**Extracted entries:**
■ ■ ■

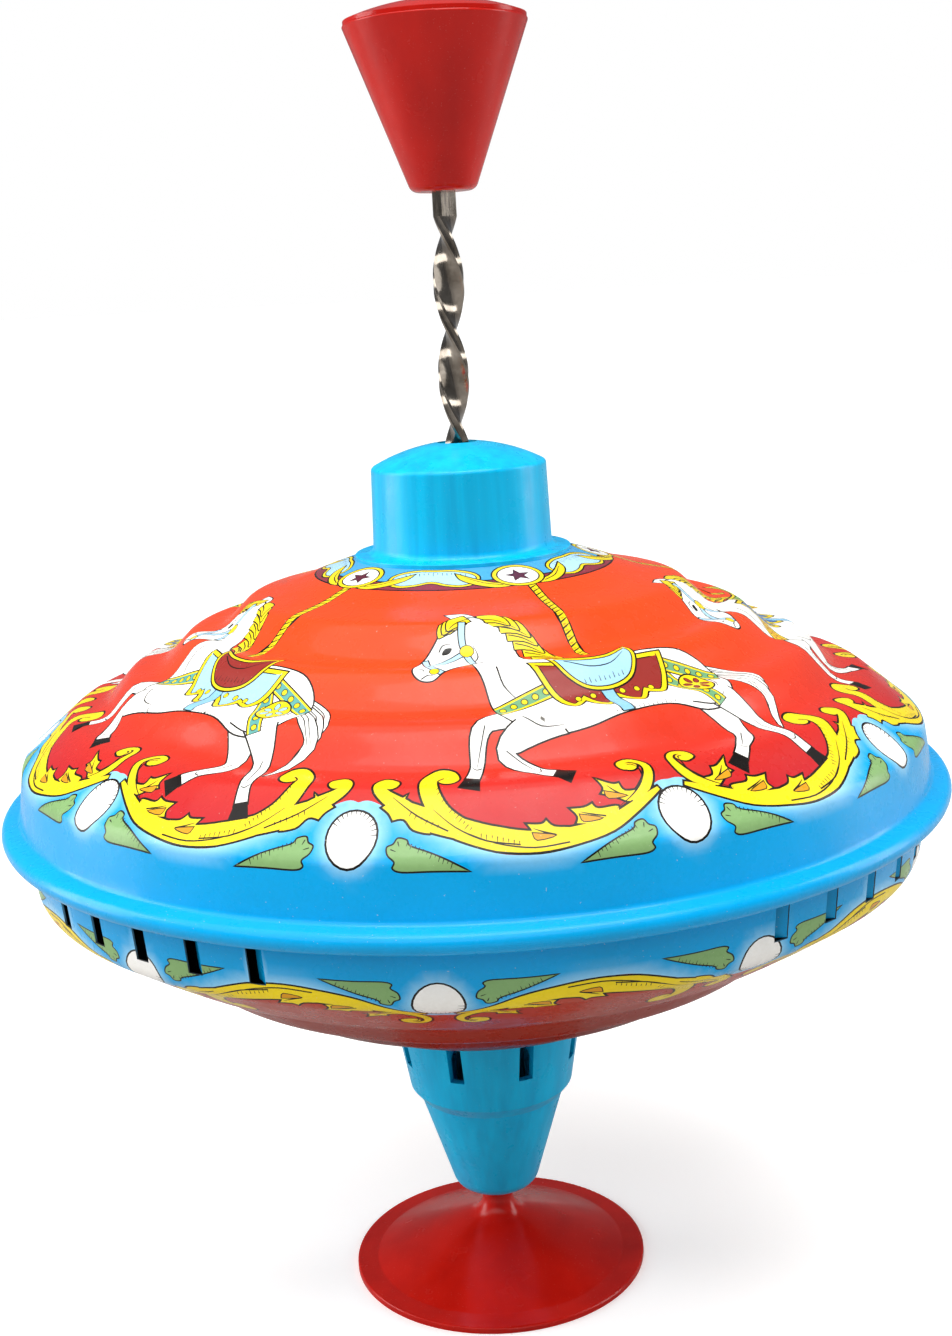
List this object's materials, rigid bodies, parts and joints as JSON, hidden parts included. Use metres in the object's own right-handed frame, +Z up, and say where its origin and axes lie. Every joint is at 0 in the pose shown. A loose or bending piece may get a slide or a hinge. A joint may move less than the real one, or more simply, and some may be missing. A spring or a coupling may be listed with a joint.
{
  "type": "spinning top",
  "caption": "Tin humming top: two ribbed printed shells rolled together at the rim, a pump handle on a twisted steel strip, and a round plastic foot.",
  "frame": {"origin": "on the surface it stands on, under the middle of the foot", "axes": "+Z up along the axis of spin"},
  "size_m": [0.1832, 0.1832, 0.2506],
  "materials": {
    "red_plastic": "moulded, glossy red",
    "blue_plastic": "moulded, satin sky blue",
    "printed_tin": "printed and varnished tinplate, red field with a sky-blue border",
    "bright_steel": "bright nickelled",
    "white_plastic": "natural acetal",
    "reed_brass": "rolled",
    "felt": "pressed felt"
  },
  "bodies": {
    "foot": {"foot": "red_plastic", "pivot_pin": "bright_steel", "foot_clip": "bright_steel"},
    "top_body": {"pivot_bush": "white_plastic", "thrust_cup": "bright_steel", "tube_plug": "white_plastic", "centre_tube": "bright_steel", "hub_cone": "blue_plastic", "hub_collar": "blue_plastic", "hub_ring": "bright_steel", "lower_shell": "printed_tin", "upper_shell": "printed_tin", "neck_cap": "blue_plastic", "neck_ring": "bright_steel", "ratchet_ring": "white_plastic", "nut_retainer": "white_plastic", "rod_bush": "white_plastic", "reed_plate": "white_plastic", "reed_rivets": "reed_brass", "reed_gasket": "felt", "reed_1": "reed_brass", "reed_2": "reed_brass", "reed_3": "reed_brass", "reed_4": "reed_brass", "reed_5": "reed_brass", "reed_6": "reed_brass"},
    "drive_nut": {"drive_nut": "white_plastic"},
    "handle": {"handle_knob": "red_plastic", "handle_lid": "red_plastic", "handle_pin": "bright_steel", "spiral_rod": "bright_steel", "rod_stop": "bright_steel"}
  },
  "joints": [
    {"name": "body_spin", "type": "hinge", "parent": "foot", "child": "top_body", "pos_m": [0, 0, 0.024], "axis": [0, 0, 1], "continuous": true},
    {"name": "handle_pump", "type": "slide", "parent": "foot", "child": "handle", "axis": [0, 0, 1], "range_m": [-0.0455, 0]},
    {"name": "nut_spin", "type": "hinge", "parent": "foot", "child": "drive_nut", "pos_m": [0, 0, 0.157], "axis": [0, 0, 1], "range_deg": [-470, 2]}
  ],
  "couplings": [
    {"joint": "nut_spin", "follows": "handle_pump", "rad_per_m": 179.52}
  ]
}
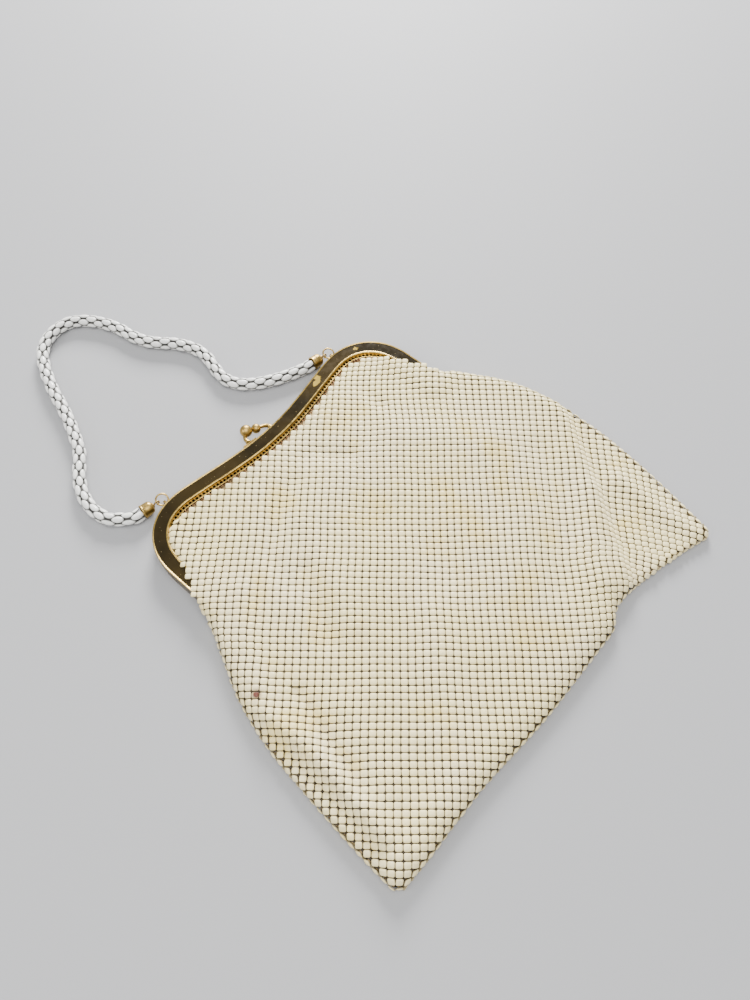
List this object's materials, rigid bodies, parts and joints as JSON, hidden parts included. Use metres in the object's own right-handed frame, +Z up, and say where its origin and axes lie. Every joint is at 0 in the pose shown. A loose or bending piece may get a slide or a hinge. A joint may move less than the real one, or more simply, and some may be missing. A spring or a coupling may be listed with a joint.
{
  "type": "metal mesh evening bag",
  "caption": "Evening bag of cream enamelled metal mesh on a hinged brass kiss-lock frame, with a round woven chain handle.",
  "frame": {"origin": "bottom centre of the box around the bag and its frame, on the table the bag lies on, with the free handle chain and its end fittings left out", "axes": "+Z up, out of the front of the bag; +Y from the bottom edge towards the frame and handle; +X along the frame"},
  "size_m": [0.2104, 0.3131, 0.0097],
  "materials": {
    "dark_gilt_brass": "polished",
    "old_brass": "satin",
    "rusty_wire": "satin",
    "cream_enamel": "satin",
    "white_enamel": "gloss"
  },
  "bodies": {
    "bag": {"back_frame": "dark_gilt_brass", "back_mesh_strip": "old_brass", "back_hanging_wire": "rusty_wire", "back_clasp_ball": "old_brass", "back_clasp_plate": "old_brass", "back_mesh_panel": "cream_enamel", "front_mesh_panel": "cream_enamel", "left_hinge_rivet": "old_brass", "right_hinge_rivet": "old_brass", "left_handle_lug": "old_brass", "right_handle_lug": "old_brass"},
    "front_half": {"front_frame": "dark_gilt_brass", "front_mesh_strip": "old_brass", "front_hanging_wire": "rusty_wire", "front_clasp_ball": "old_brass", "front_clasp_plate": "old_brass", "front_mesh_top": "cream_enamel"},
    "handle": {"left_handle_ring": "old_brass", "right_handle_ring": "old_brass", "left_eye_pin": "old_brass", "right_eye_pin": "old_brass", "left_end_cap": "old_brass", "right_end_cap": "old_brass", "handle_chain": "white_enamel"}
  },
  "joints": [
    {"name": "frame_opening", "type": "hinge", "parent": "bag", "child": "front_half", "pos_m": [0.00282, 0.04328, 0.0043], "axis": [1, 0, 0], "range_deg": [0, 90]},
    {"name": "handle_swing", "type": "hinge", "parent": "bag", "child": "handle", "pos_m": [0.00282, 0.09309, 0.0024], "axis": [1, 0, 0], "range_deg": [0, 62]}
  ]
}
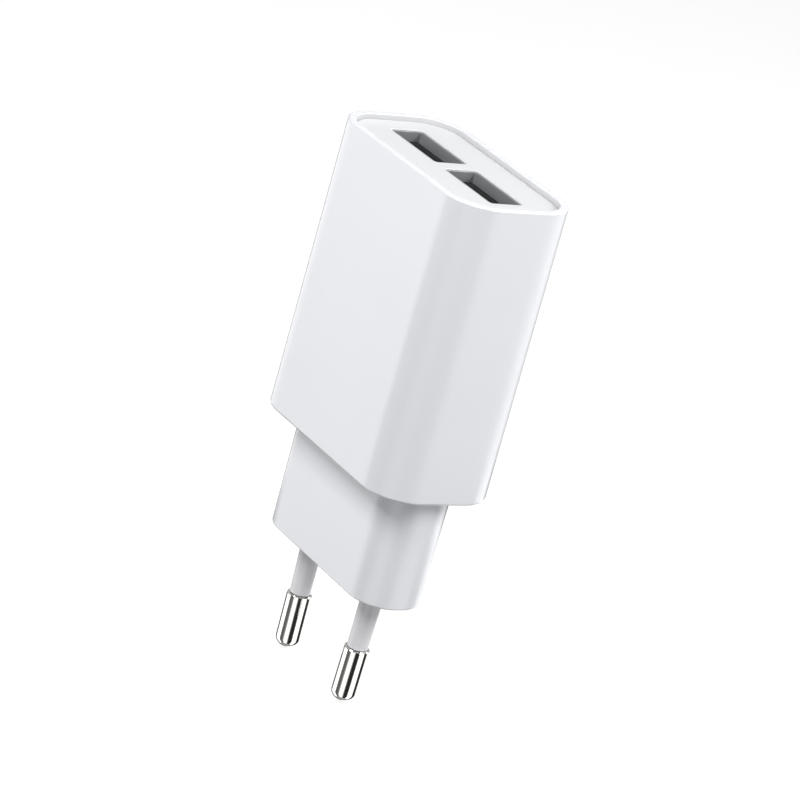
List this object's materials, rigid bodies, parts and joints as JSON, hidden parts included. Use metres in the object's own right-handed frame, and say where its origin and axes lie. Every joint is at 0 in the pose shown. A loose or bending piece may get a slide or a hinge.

■ ■ ■

**Exercise:** Show the data once more, exactly as it was written.

**Response to this exercise:**
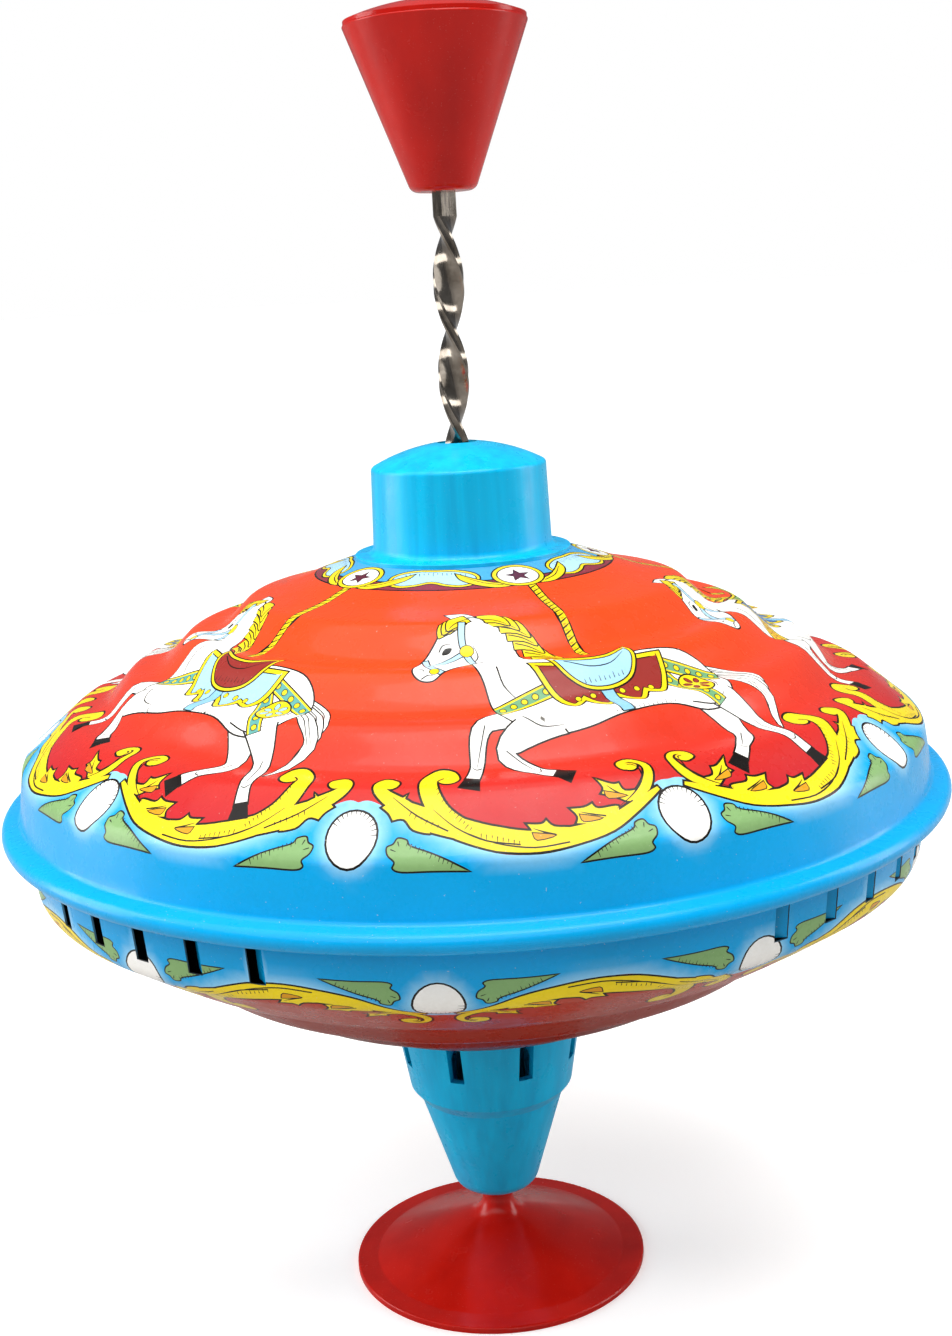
List this object's materials, rigid bodies, parts and joints as JSON, hidden parts included. Use metres in the object's own right-handed frame, +Z up, and say where its origin and axes lie. Every joint is at 0 in the pose shown. A loose or bending piece may get a slide or a hinge. A joint may move less than the real one, or more simply, and some may be missing. A spring or a coupling may be listed with a joint.
{
  "type": "spinning top",
  "caption": "Tin humming top: two ribbed printed shells rolled together at the rim, a pump handle on a twisted steel strip, and a round plastic foot.",
  "frame": {"origin": "on the surface it stands on, under the middle of the foot", "axes": "+Z up along the axis of spin"},
  "size_m": [0.1832, 0.1832, 0.2506],
  "materials": {
    "red_plastic": "moulded, glossy red",
    "blue_plastic": "moulded, satin sky blue",
    "printed_tin": "printed and varnished tinplate, red field with a sky-blue border",
    "bright_steel": "bright nickelled",
    "white_plastic": "natural acetal",
    "reed_brass": "rolled",
    "felt": "pressed felt"
  },
  "bodies": {
    "foot": {"foot": "red_plastic", "pivot_pin": "bright_steel", "foot_clip": "bright_steel"},
    "top_body": {"pivot_bush": "white_plastic", "thrust_cup": "bright_steel", "tube_plug": "white_plastic", "centre_tube": "bright_steel", "hub_cone": "blue_plastic", "hub_collar": "blue_plastic", "hub_ring": "bright_steel", "lower_shell": "printed_tin", "upper_shell": "printed_tin", "neck_cap": "blue_plastic", "neck_ring": "bright_steel", "ratchet_ring": "white_plastic", "nut_retainer": "white_plastic", "rod_bush": "white_plastic", "reed_plate": "white_plastic", "reed_rivets": "reed_brass", "reed_gasket": "felt", "reed_1": "reed_brass", "reed_2": "reed_brass", "reed_3": "reed_brass", "reed_4": "reed_brass", "reed_5": "reed_brass", "reed_6": "reed_brass"},
    "drive_nut": {"drive_nut": "white_plastic"},
    "handle": {"handle_knob": "red_plastic", "handle_lid": "red_plastic", "handle_pin": "bright_steel", "spiral_rod": "bright_steel", "rod_stop": "bright_steel"}
  },
  "joints": [
    {"name": "body_spin", "type": "hinge", "parent": "foot", "child": "top_body", "pos_m": [0, 0, 0.024], "axis": [0, 0, 1], "continuous": true},
    {"name": "handle_pump", "type": "slide", "parent": "foot", "child": "handle", "axis": [0, 0, 1], "range_m": [-0.0455, 0]},
    {"name": "nut_spin", "type": "hinge", "parent": "foot", "child": "drive_nut", "pos_m": [0, 0, 0.157], "axis": [0, 0, 1], "range_deg": [-470, 2]}
  ],
  "couplings": [
    {"joint": "nut_spin", "follows": "handle_pump", "rad_per_m": 179.52}
  ]
}
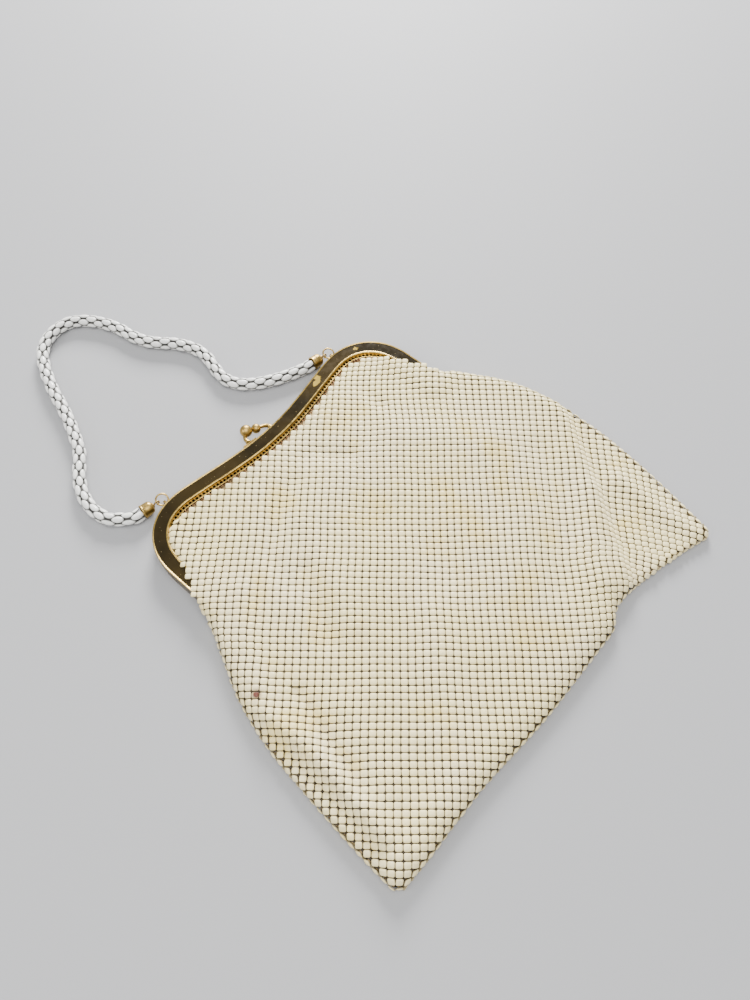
List this object's materials, rigid bodies, parts and joints as JSON, hidden parts included. Use metres in the object's own right-handed frame, +Z up, and say where its origin and axes lie. Every joint is at 0 in the pose shown. A loose or bending piece may get a slide or a hinge. A joint may move less than the real one, or more simply, and some may be missing. A spring or a coupling may be listed with a joint.
{
  "type": "metal mesh evening bag",
  "caption": "Evening bag of cream enamelled metal mesh on a hinged brass kiss-lock frame, with a round woven chain handle.",
  "frame": {"origin": "bottom centre of the box around the bag and its frame, on the table the bag lies on, with the free handle chain and its end fittings left out", "axes": "+Z up, out of the front of the bag; +Y from the bottom edge towards the frame and handle; +X along the frame"},
  "size_m": [0.2104, 0.3131, 0.0097],
  "materials": {
    "dark_gilt_brass": "polished",
    "old_brass": "satin",
    "rusty_wire": "satin",
    "cream_enamel": "satin",
    "white_enamel": "gloss"
  },
  "bodies": {
    "bag": {"back_frame": "dark_gilt_brass", "back_mesh_strip": "old_brass", "back_hanging_wire": "rusty_wire", "back_clasp_ball": "old_brass", "back_clasp_plate": "old_brass", "back_mesh_panel": "cream_enamel", "front_mesh_panel": "cream_enamel", "left_hinge_rivet": "old_brass", "right_hinge_rivet": "old_brass", "left_handle_lug": "old_brass", "right_handle_lug": "old_brass"},
    "front_half": {"front_frame": "dark_gilt_brass", "front_mesh_strip": "old_brass", "front_hanging_wire": "rusty_wire", "front_clasp_ball": "old_brass", "front_clasp_plate": "old_brass", "front_mesh_top": "cream_enamel"},
    "handle": {"left_handle_ring": "old_brass", "right_handle_ring": "old_brass", "left_eye_pin": "old_brass", "right_eye_pin": "old_brass", "left_end_cap": "old_brass", "right_end_cap": "old_brass", "handle_chain": "white_enamel"}
  },
  "joints": [
    {"name": "frame_opening", "type": "hinge", "parent": "bag", "child": "front_half", "pos_m": [0.00282, 0.04328, 0.0043], "axis": [1, 0, 0], "range_deg": [0, 90]},
    {"name": "handle_swing", "type": "hinge", "parent": "bag", "child": "handle", "pos_m": [0.00282, 0.09309, 0.0024], "axis": [1, 0, 0], "range_deg": [0, 62]}
  ]
}
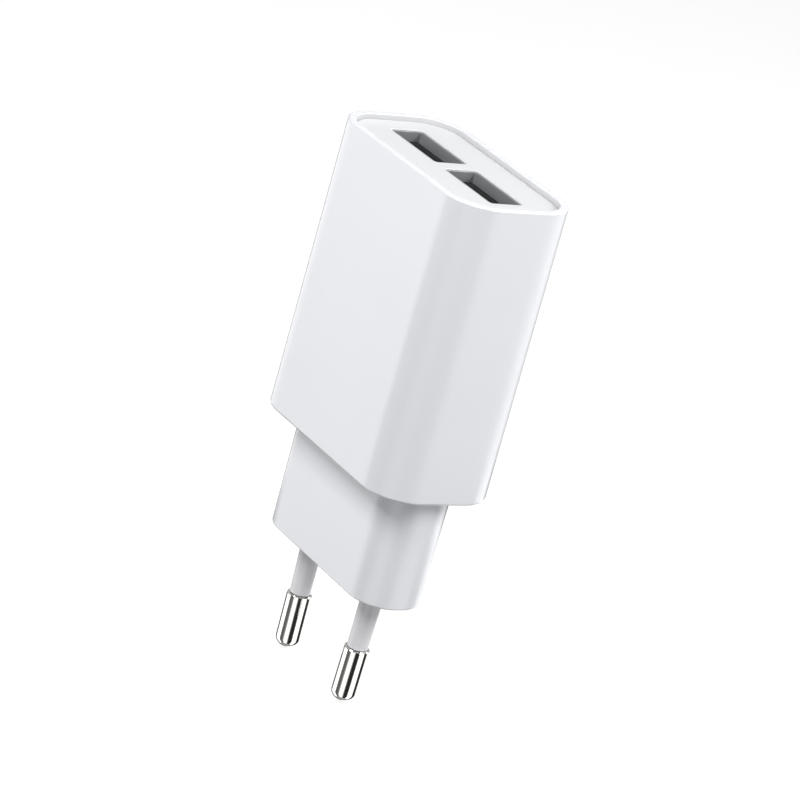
List this object's materials, rigid bodies, parts and joints as JSON, hidden parts included. Use metres in the object's own right-handed frame, and say where its origin and axes lie. Every joint is at 0 in the pose shown. A loose or bending piece may get a slide or a hinge.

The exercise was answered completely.